KTFF’nin yetkili kurulları da bu gelişmeler üzerinde şikeyi araştırmış ve tespit edemeyince de Serdarlı o meşhur şarkı “kendim ettim kendim buldum” yalellileriyle lige veda etmiş oldu. Bu yaşanan son gelişme kimsenin vicdanını rahatlatmadı ama mevzuat gereği başka çare de yoktu. Yaşananlar Kıbrıs Türk spor tarihinde bir ilktir, bunu daha önce ne gördük, ne de göreceğiz.
Maçın kaderini yazanlar, ya da yukarıda belirttiğim gibi filmin senaryosunu kaleme alanlar sırra kadem basmış, sus pus olmuşlar.
Serdarlı’nın küme düşmesi kesinleşti. Başkan’ı haliyle ateş aldı. Yaşananlardan sonra bir açıklama, bir hesap bekleyen bir köy halkı var. Bu durumda da başkan, sesini daha da yükselterek, kendini savunmaya hız verdi. Yargı mücadelesinin devam edeceğini, mahkeme sürecini dillendirdi. Avukatları ile yoğun mesai yapmaya başladı. Halbuki Federasyon Başkanı Hasan Sertoğlu, daha önce süreç işlerken “tüzük gereği ligden ihraç edilirler” demişti, bu mesajı aktarmıştı. Anlaşılan o ki, Serdarlı bu mesajı da doğru algılayamadı.
Basın toplantısında Serdarlı gençlerinin futbol oynamasına kimsenin mani olamayacağını da söylediler ve bu noktadan hareket edeceklerini vurguladılar.
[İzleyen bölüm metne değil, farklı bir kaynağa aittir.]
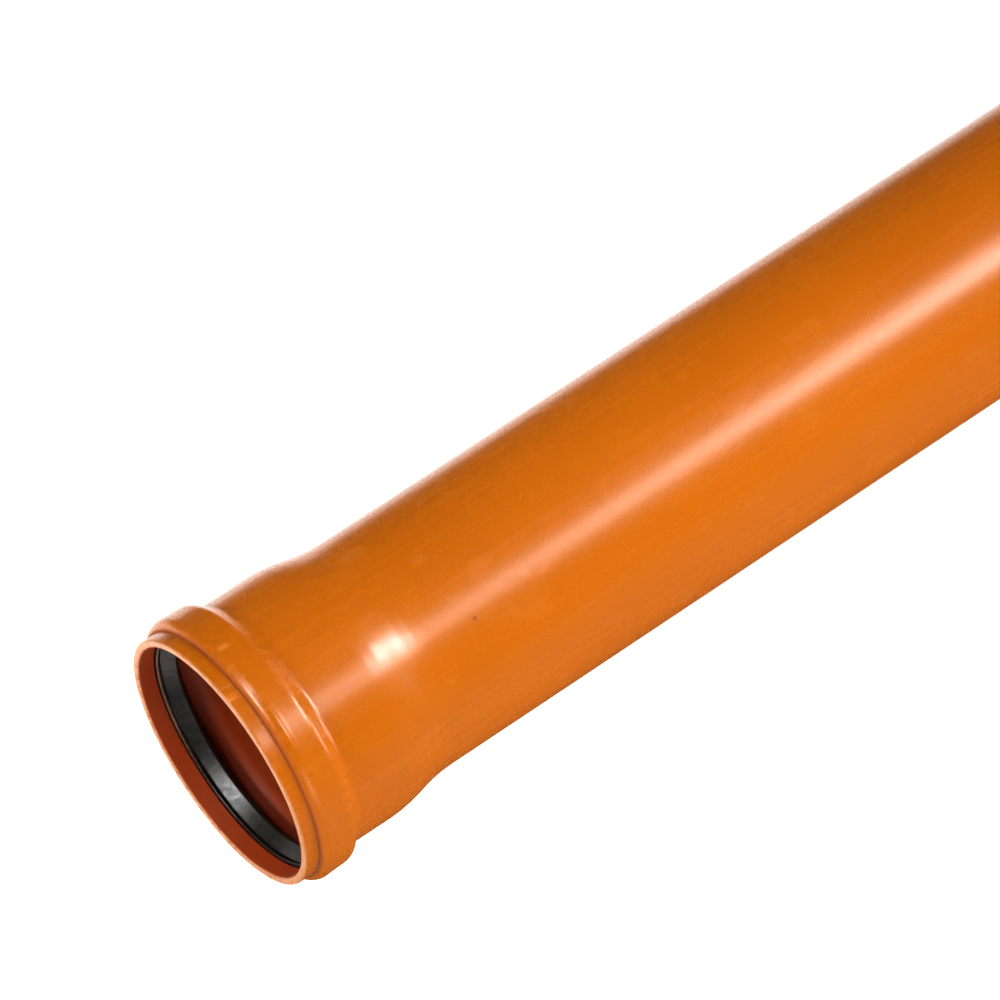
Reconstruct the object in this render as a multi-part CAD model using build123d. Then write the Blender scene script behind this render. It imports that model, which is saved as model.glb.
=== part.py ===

Bu söylem geçmişte yaptıkları kritik hatalarla pek bağdaşmasa da bunu dillendirmekten de çekinmediler.
İşin özü, bu kadar hengameden sonra Serdarlı başkanı istifa etmeli, takımın ve köyün önünü açmalıdır. Serdarlı’da yeni sayfa açılmalı ve yapılan yanlışları göz ardı etmeden, hak varsa aranmalıdır.
Yazımın sonunda bir de çağrım olacak, bu filmin senaryosunu yazanlar ve oynayanlar, pişmanlıklarıyla beraber çıksınlar ve hem kendi vicdanları için, hem de kamuoyunu aydınlatmak için konuşup, gerçekleri anlatsınlar. Aksi takdirde, üzerlerindeki bu şaibe izleri silinmeyecektir. Koskoca bir köy mağdur olmasın, töhmet altında kalan iki takımın durumu netleşsin.